Внимание: сайт перестал обновляться в октябре 2022 года и на данный момент существует как архив.
#Открытия

1–26 мая

1 016        1       

Авторы aroundart.org о впечатлениях прошедшего месяца:

Что если бы они поехали в Москву?

Куратор Анастасия Прошутинская

23–24.03.2019
Москва
КЦ ЗИЛ
1 016     

Текст: Эльза АбдулхаковаФото: Маргарита Денисова

Шоукейс современного танца, кажется, ставил перед собой задачи лингвистического характера, определяя язык танца не только при помощи других дисциплин (и, разумеется, не через стили), но и как естественную регулярную телесную практику (не как исполнительский вид искусства).

Не зная или не давая себе труд подумать о том, что «Что если бы они поехали в Москву?» — позаимствованное название у постановки «Трёх сестер» А.П. Чехова бразильянкой Кристиан Жатаи, зритель мог бы метафорически воспринять проект как крик о помощи или, если точнее, о беспомощности современного танца в России; как показ лучшего (местного танца) лучшим (неместным кураторам). Обладая же этим знанием, заданный вопрос вдруг становится едва ли не парафразом к «…еще немного, и мы узнаем, зачем мы живём, зачем страдаем… Если бы знать!», а главной интригой – расшифровка «они» и «Москву» внутри этого вопроса.

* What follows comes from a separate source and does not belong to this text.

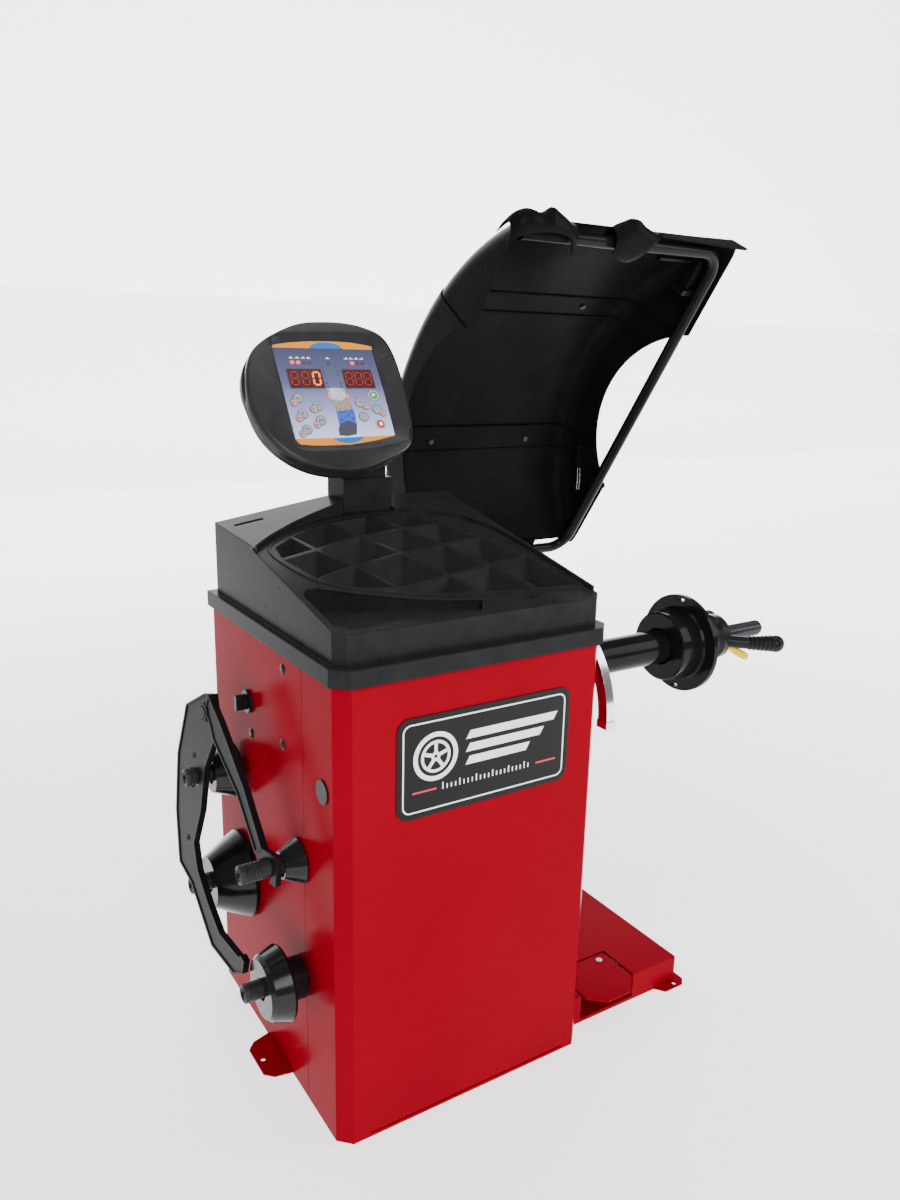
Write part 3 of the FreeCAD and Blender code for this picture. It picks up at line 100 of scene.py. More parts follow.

«Они» должны быть главными действующими лицами, «Москва» же – утопией, чем-то мифическим, неизведанным.

За доказательную базу того, что «они» — не приглашенные кураторы (из Финляндии, Швеции, Швейцарии, Эстонии и Латвии) возьмем категорическое неприятие куратором Анастасией Прошутинской и команды проекта определения его жанра как фестиваль. Косвенно это также может подтверждаться отсутствием в программной сетке открытых обсуждений показанных работ, свободным форматом дискуссий, любовно названных «Взволнованный куратор», временем, которое было выделено этим дискуссиям. Может быть, «они» – приглашенные выступать авторы, участники хореографических резиденций ЗИЛа? Тогда почему к презентации своих стратегий и прошлых проектов были приглашены не все из них?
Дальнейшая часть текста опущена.